The Messianic prophecies proclaiming His kingship doubtless had a partial fulfilment at His first coming, and He exercised a kingly sovereignty in His humiliation on earth. In His triumphal entry into Jerusalem He accepted kingly homage; and we are entitled to see more than proud Roman scorn in the title that Pilate put upon the Cross: “The King of the Jews”.
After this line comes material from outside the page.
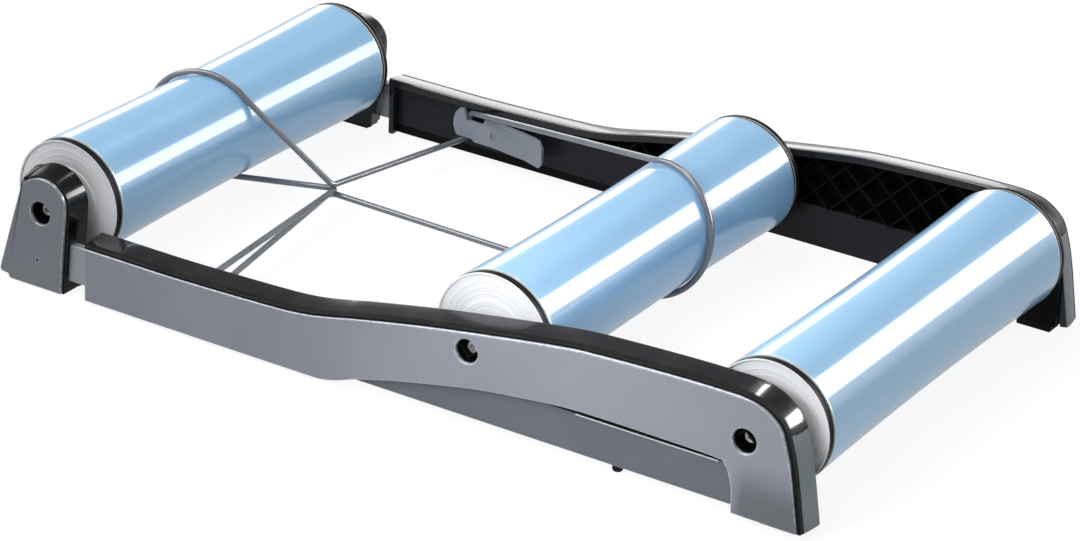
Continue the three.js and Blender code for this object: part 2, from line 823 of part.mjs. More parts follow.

Though it is undoubtedly true that the Atonement was the foundation of His royal sovereignty (Phil. 2.7-11), it was at His ascension that He entered fully upon the functions of His kingly office. It is customary for theologians to classify the different aspects of Christ’s administration of royal power as the kingdom of power (material), the kingdom of grace (spiritual), and the kingdom of glory (heavenly). We know that His reign is not confined to the Church. It is universal, and embraces the whole universe and every department of it. This was the ground of His commission to His disciples: “All power is given unto me in heaven and in earth, go ye therefore …” The extent of His reign is indicated in Philippians 2.9, 10, and its duration in Ephesians 1.20-13. We know that “He must reign till He has put all his enemies .under His feet”, and that the divine promises of His mediatorial Kingdom and glory shall find perfect fulfilment at His Second coming.